### [Written exercise]
From the listing that follows, extract every line and set it down unaltered.

### [Exercise input]
- - -

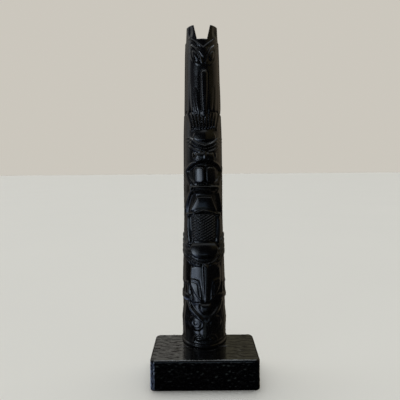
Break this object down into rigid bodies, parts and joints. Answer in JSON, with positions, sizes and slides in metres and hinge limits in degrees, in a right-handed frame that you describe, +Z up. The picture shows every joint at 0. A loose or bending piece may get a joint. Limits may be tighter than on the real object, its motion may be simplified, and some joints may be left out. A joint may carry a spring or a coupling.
{
  "type": "model totem pole",
  "caption": "Half-round black model totem pole carved with a bird, a beaver, a hawk and a bear face, upright on a rectangular block base.",
  "frame": {"origin": "centre of the base's underside, on the surface the model stands on", "axes": "+Z up the pole, -Y out of the carved front, +Y out of the flat back, +X to the right of someone facing the front"},
  "size_m": [0.088, 0.046, 0.3011],
  "materials": {
    "base_resin": "glossy black moulded resin with a hammered, pebbled surface",
    "pole_resin": "glossy black moulded resin, like polished black slate"
  },
  "bodies": {
    "root": {"base": "base_resin", "totem_pole": "pole_resin"}
  },
  "joints": []
}
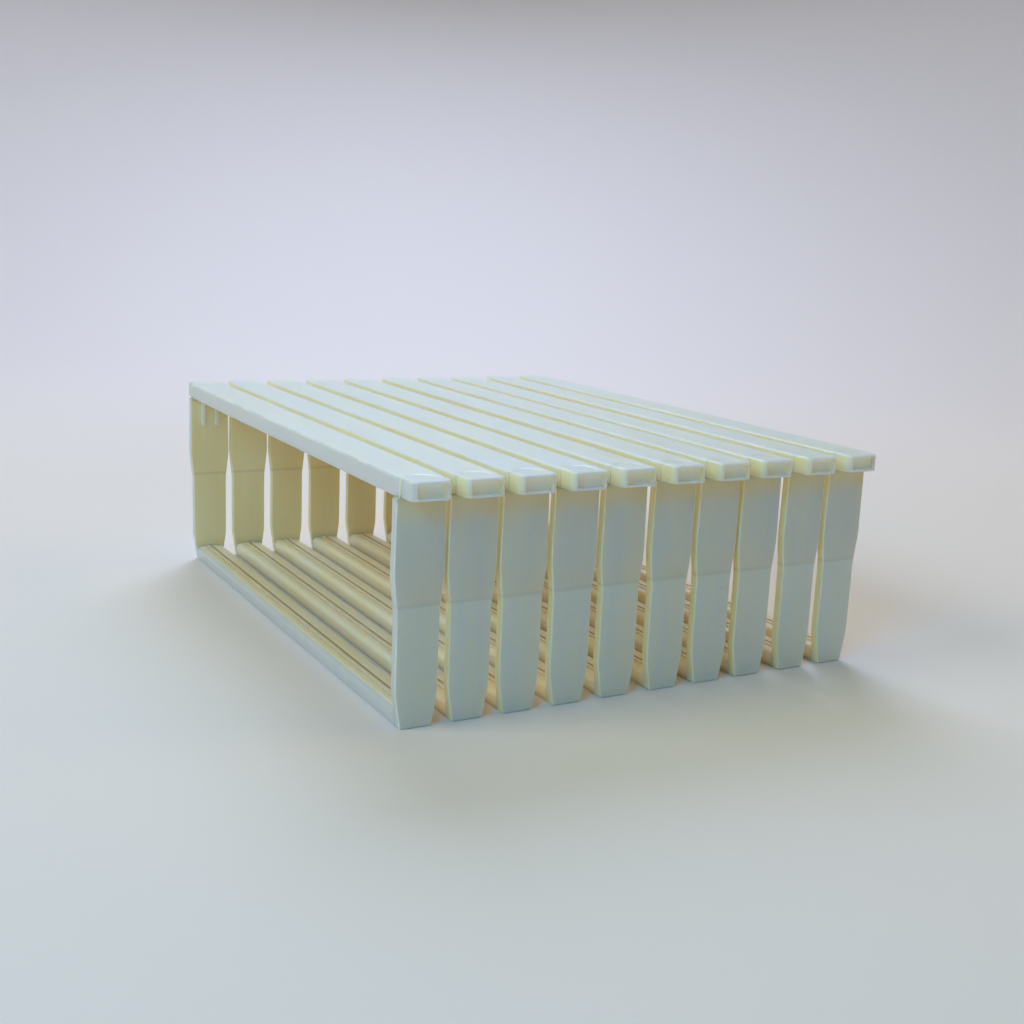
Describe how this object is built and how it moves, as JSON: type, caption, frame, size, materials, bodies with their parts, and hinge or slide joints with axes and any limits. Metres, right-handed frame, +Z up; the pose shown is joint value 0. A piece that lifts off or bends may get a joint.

- - -

### [Answer below]
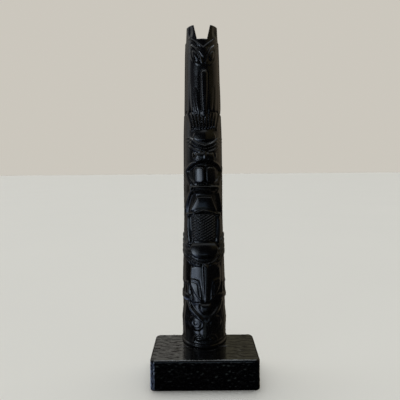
Break this object down into rigid bodies, parts and joints. Answer in JSON, with positions, sizes and slides in metres and hinge limits in degrees, in a right-handed frame that you describe, +Z up. The picture shows every joint at 0. A loose or bending piece may get a joint. Limits may be tighter than on the real object, its motion may be simplified, and some joints may be left out. A joint may carry a spring or a coupling.
{
  "type": "model totem pole",
  "caption": "Half-round black model totem pole carved with a bird, a beaver, a hawk and a bear face, upright on a rectangular block base.",
  "frame": {"origin": "centre of the base's underside, on the surface the model stands on", "axes": "+Z up the pole, -Y out of the carved front, +Y out of the flat back, +X to the right of someone facing the front"},
  "size_m": [0.088, 0.046, 0.3011],
  "materials": {
    "base_resin": "glossy black moulded resin with a hammered, pebbled surface",
    "pole_resin": "glossy black moulded resin, like polished black slate"
  },
  "bodies": {
    "root": {"base": "base_resin", "totem_pole": "pole_resin"}
  },
  "joints": []
}
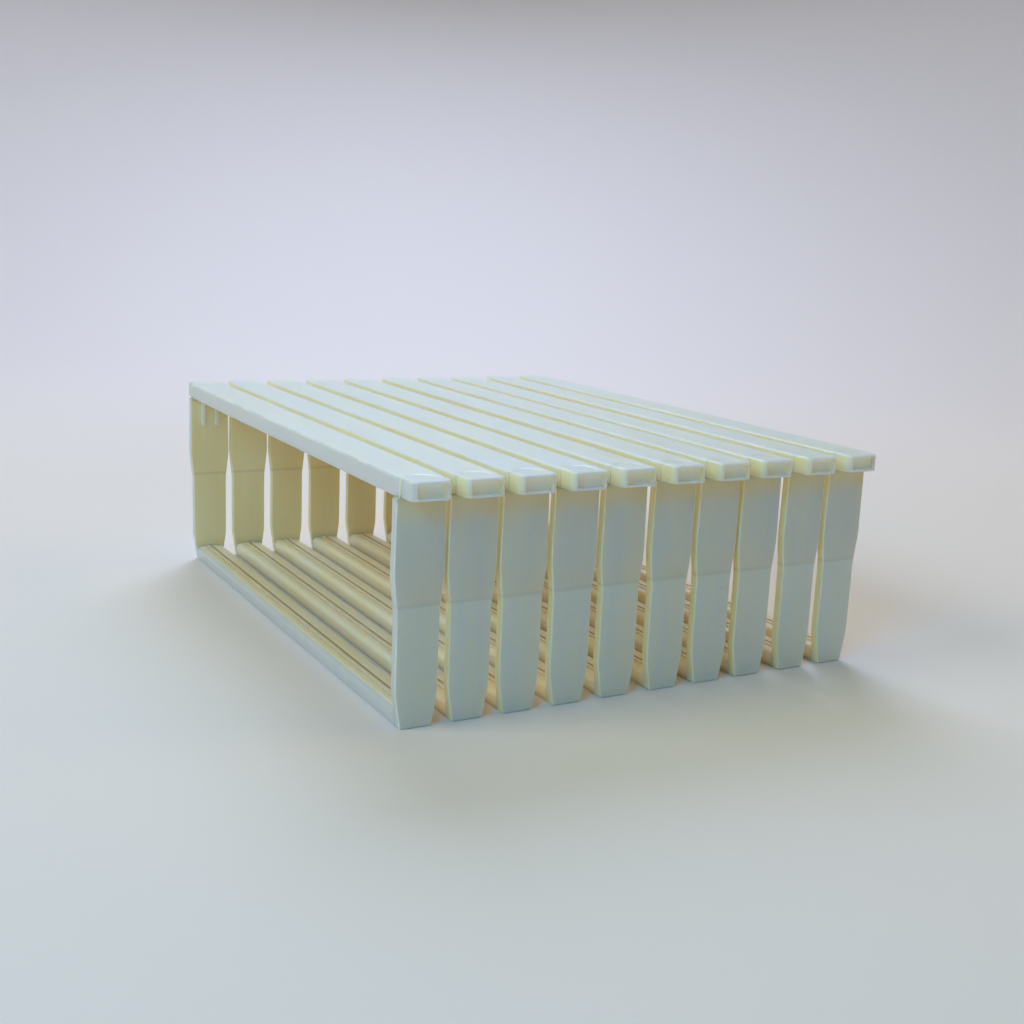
Describe how this object is built and how it moves, as JSON: type, caption, frame, size, materials, bodies with their parts, and hinge or slide joints with axes and any limits. Metres, right-handed frame, +Z up; the pose shown is joint value 0. A piece that lifts off or bends may get a joint.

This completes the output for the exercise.